Friday, September 13, 2024

Glorious, Welcome Rain 🌧️

When I met Steve, I fell instantly in love with him. Or so I thought. Now, I don’t know what really was going on. But that was in Vancouver on hot and sunny Summer day at English Bay beach. For a year, we saw each other every weekend, mostly in Vancouver, often in Seattle.

During that year, I often wanted to talk with him, so I’d call, but he was never home. He was always out doing something. Every single night, and he is still living like that. I wondered why he was never ever home, because that meant he was almost never alone, and when he was alone, he was thinking about where he was about to go.
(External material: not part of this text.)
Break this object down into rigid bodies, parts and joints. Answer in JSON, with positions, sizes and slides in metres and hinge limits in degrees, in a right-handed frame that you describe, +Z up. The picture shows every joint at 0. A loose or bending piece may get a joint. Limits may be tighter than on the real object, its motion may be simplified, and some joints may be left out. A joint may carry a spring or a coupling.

I lived almost my whole life alone. When I’m alone, I’m the person I like to be the most. I am content alone. A very big part of me doesn’t want to have anything to do with human beings. But I found love with friends who pull me out of solitude. 

I become a different person when I am with people. From before I was ten years old, to when I was sixty, when I’d lie down in my bed, I’d hate myself for something I did or said. There were times when I would come home, I’d lie down and would not move until I had to pee, and then I’d lie down again. I’d close my eyes and inside I was dying of shame or self-hated over something I’d done or said. It all made me not want to be with people.

But then, I realized something, the smaller the group of people I was with, the better I felt and performed. John was my first true adult friend. I was 22 years old, and in my first year of teaching. We’d been to the same high school together, where we were now teaching, but we’d never spoken together there. We’d get together almost every weekend, until John married. By then I’d discovered the comfort and security of a friendship, and I found many more. 

Now, much to my dismay, these people I love bring out all my symptoms, and sometimes it can be so fucking frustrating, and annoying. But no more. When I’m with strangers, I cannot talk to them; I communicate in writing instead. And that makes my speech, bad as it is, a blessing.

I have made a garden connection. It’s like a first date, arranging for him to come by. Henri is coming this afternoon at 4:00. I have a list of things I want done that I’ll share with him, and he can look around my yard at the gardens. We’ll be sussing each other out; I hope for the best.

Dianne and I made a plan yesterday for our Thanksgiving dinner together here, with Jane and Dana. Thanksgiving with Dianne has become a tradition, and I’m very thankful for this tradition. This will be the first year we share it with Jane and Dana, and I hope that they come every year from now on.

Rain, wonderful rain, is falling. I lit the fire and am reading recipe’s, hoping to find a plan for a meal for tomorrow night with Lydia and David.